Directions:
Output, word for word, every line from the start of the listing down to and including the line that contains "self.tree.links.new(start, end)"; include nothing else.

Data:
------------------------------------------------------------------------

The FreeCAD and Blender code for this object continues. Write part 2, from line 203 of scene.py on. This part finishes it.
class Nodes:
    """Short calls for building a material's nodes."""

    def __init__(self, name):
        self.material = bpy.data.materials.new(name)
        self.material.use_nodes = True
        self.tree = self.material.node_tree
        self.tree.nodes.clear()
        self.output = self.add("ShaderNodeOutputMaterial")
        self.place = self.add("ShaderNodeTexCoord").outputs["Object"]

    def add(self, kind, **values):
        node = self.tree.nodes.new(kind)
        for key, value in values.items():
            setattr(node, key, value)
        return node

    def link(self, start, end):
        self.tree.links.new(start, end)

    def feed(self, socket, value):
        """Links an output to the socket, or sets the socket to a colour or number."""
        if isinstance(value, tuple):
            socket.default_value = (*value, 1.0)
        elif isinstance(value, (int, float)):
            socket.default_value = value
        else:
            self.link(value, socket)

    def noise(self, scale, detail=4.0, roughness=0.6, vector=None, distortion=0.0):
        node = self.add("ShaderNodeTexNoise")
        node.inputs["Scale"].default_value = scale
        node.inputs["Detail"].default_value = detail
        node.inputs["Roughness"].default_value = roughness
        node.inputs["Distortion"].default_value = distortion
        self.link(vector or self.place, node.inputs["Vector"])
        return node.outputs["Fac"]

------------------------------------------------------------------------

The answer:
The FreeCAD and Blender code for this object continues. Write part 2, from line 203 of scene.py on. This part finishes it.
class Nodes:
    """Short calls for building a material's nodes."""

    def __init__(self, name):
        self.material = bpy.data.materials.new(name)
        self.material.use_nodes = True
        self.tree = self.material.node_tree
        self.tree.nodes.clear()
        self.output = self.add("ShaderNodeOutputMaterial")
        self.place = self.add("ShaderNodeTexCoord").outputs["Object"]

    def add(self, kind, **values):
        node = self.tree.nodes.new(kind)
        for key, value in values.items():
            setattr(node, key, value)
        return node

    def link(self, start, end):
        self.tree.links.new(start, end)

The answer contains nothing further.